A McKinsey framework provides for a six-dimensional resilience approach, namely: 

Firstly, financial resilience to balance both short- and long-term financial aims 

Secondly, Operational resilience to maintain robust production capacity that can be flexible to meet demand changes as well as remain stable when operational disruption happens 

Thirdly, Technological resilience with investment in strong, secure and flexible infrastructure, including managing cyber threats, technology breakdown avoidance, disaster-recovery capability and a system that uses high-quality data, duly respecting privacy, without bias and compliant with regulatory requirements 

Fourthly, Organizational resilience that creates a diverse, inclusive, equal opportunity workplace that recruits best talent, develop that talent equitably, upskill or rapidly reskill it flexibly, implements strong people bias-free processes, with a pan-organization, robust succession plans 

Fifthly, Reputational resilience, one wherein institutions align their values with their actions and words. Resilience demands a strong sense of self—enshrined in mission, values, and purpose, which guides actions, along with flexibility and openness in listening to and communicating with stakeholders, anticipating and addressing societal expectations and responding to criticism of the firm’s behaviour. 

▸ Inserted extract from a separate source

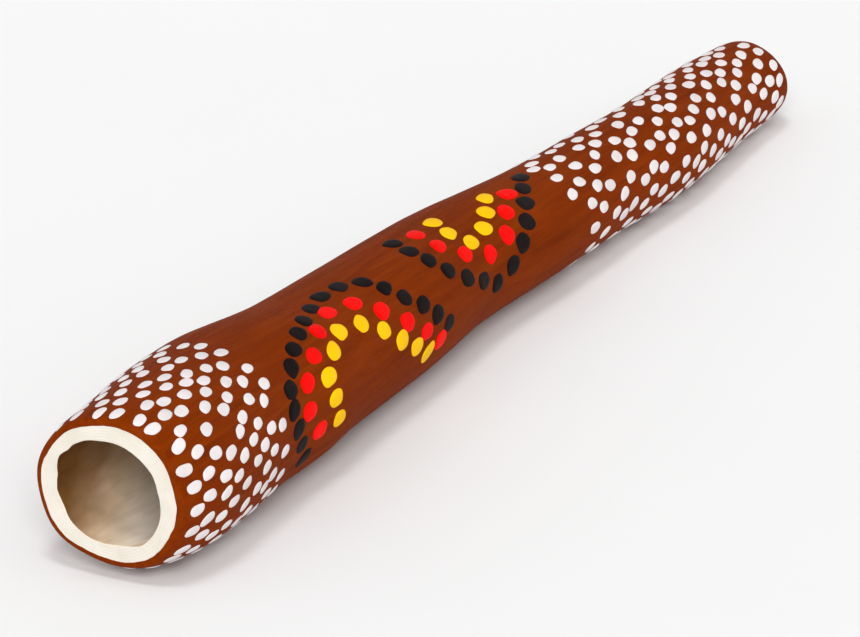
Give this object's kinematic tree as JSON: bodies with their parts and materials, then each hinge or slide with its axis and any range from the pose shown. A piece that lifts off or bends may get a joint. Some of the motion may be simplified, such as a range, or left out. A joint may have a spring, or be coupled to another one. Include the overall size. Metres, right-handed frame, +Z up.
{
  "type": "didgeridoo",
  "caption": "Long hollow wooden wind instrument with a flared bell, a beeswax mouthpiece and a painted pattern of dots in arches and fields.",
  "frame": {"origin": "on the ground under the middle of the instrument's box, where it lies on its side", "axes": "+X along the trunk from the bell towards the mouthpiece, +Y towards the rear, +Z up"},
  "size_m": [1.105, 0.1544, 0.1373],
  "materials": {
    "bare_wood": "bare pale hardwood, sanded end grain",
    "ochre_paint": "brown ochre paint brushed along the grain, low sheen",
    "beeswax": "hand-shaped beeswax, soft sheen",
    "white_paint": "thick white paint dabs, satin",
    "black_paint": "thick black paint dabs, satin",
    "red_paint": "thick red paint dabs, satin",
    "yellow_paint": "thick yellow paint dabs, satin"
  },
  "bodies": {
    "root": {"wooden_trunk": "bare_wood", "ochre_coat": "ochre_paint", "wax_mouthpiece": "beeswax", "bell_white_dots": "white_paint", "mouth_white_dots": "white_paint", "front_bell_arch_black": "black_paint", "front_bell_arch_red": "red_paint", "front_bell_arch_yellow": "yellow_paint", "front_mouth_arch_black": "black_paint", "front_mouth_arch_red": "red_paint", "front_mouth_arch_yellow": "yellow_paint", "rear_bell_arch_black": "black_paint", "rear_bell_arch_red": "red_paint", "rear_bell_arch_yellow": "yellow_paint", "rear_mouth_arch_black": "black_paint", "rear_mouth_arch_red": "red_paint", "rear_mouth_arch_yellow": "yellow_paint"}
  },
  "joints": []
}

Lastly Business-model resilience, one that can adapt swiftly to significant shifts in customer demand, the competitive landscape, technological changes and the regulatory terrain. 

It is a no-brainer that the firms with capabilities to prepare for and respond to disruption dynamically are more resilient across all the above six dimensions. 

Written by Akhileshwar Sahay 

Sahay is a Multidisciplinary Thought Leader and Impact Consultant. He works as President, Advisory Services of Consulting Company BARSYL. Views are personal and do not represent the stand of this publication.